A book reportedly written by a Canadian serial killer has been removed from Amazon's website a day after being put on sale following protests by British Columbia authorities.
Outskirts Press, which published the book, issued a statement saying it had asked Amazon to remove the book from its website following public outrage and condemnation by British Columbia authorities.
"Outskirts Press apologises to the families of the victims for any additional heartache this may have caused," the statement read.
Robert Pickton was convicted in 2007 of six counts of second-degree murder in the deaths of sex workers, and was sentenced to life in prison. The 66-year-old slaughtered the women at his pig farm and fed some remains to his pigs.

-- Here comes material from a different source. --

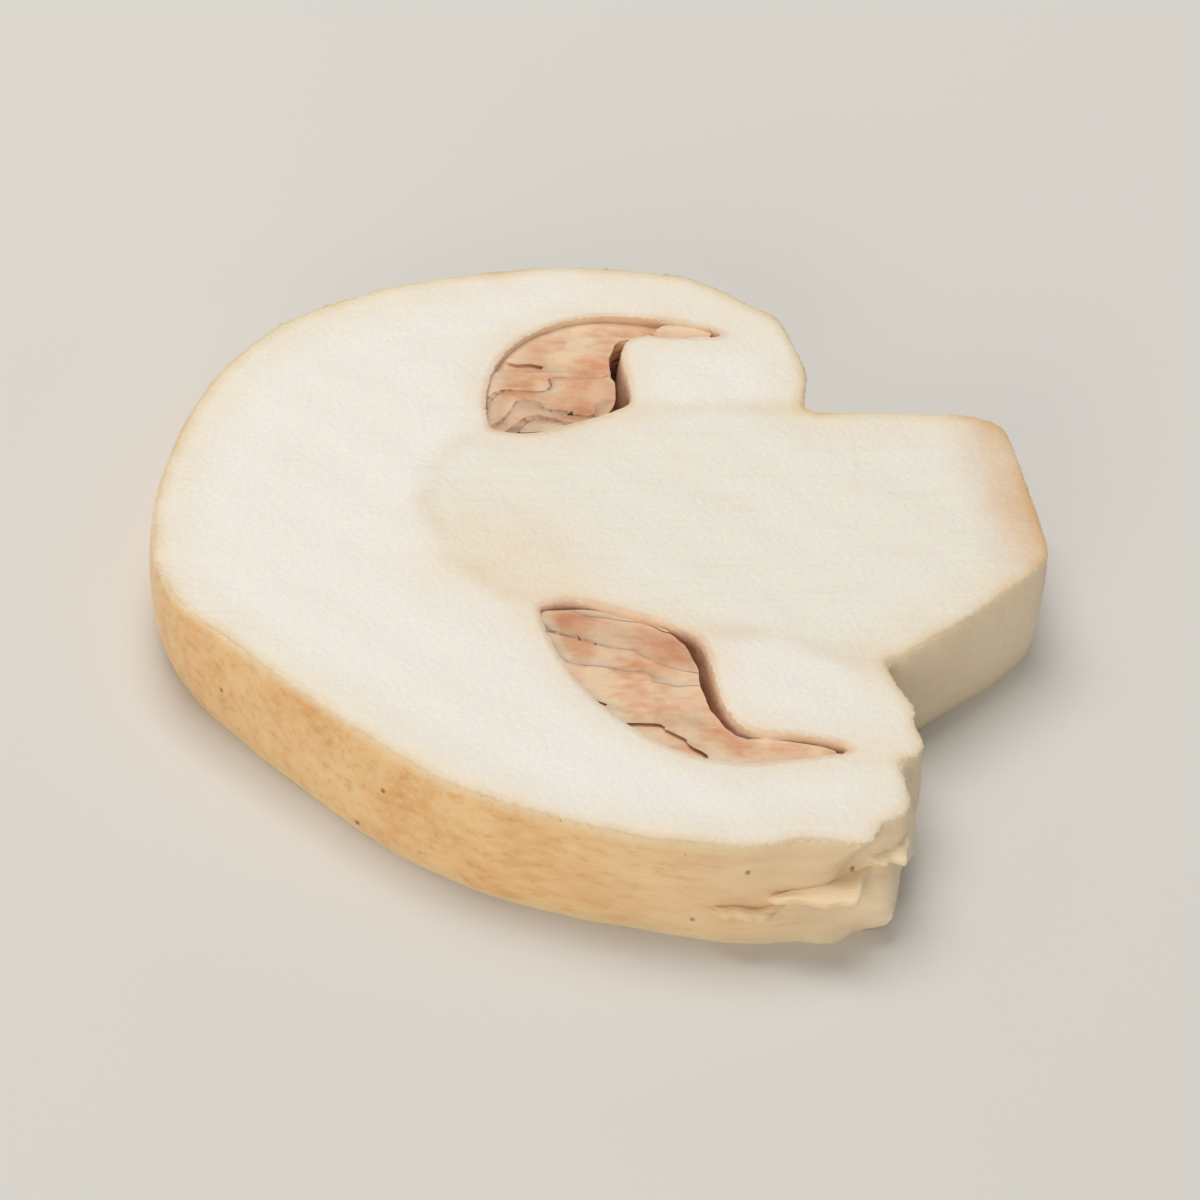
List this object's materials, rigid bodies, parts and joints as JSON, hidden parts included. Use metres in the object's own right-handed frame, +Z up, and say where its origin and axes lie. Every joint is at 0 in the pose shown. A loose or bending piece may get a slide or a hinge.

By Monday afternoon, the 144-page memoir titled "Pickton: In His Own Words", was no longer available from the online retailer's Canadian website, the Associated Press reported. In the book, Pickton claimed he was innocent and was framed by the police.
More than 52,000 people signed a petition on the Change.org website urging Amazon to remove the book from its website to respect "the families who were affected by the horrible crimes of this predator ... and who are still going through their healing processes."
Canadian Public Safety Minister Ralph Goodale told Parliament that the Correctional Service of Canada is investigating how the manuscript was smuggled out of the Kent Institution maximum security prison near Agassiz, British Columbia.
Authorities there promised to introduce a law to prevent offenders from profiting from their crimes.
British Columbia Premier Christy Clark said: "I am at a loss for words. To think about the pain that he's prepared to willingly cause all of the families of those people who he murdered.
"I have trouble understanding it and I think people will want to know that their government is doing everything it can to want to stop him from profiting from this at the very least."
British Columbia Solicitor General Mike Morris had asked Amazon to stop carrying the book, saying he considers it "despicable" that someone could profit from their crimes.
There is no confirmation that Pickton actually wrote the book, but a statement from Morris said the province is investigating every means possible to ensure that he will not profit from it in any way.
While Pickton was convicted of six counts of second-degree murder, 20 other charges of first-degree murder were stayed.
Pickton picked the women up from Vancouver's Downtown Eastside, several square blocks of squalid hotels know to inhabit drug dealers and prostitutes. He lured them to his muddy, garbage-strewn farm with promises of money, alcohol and drugs.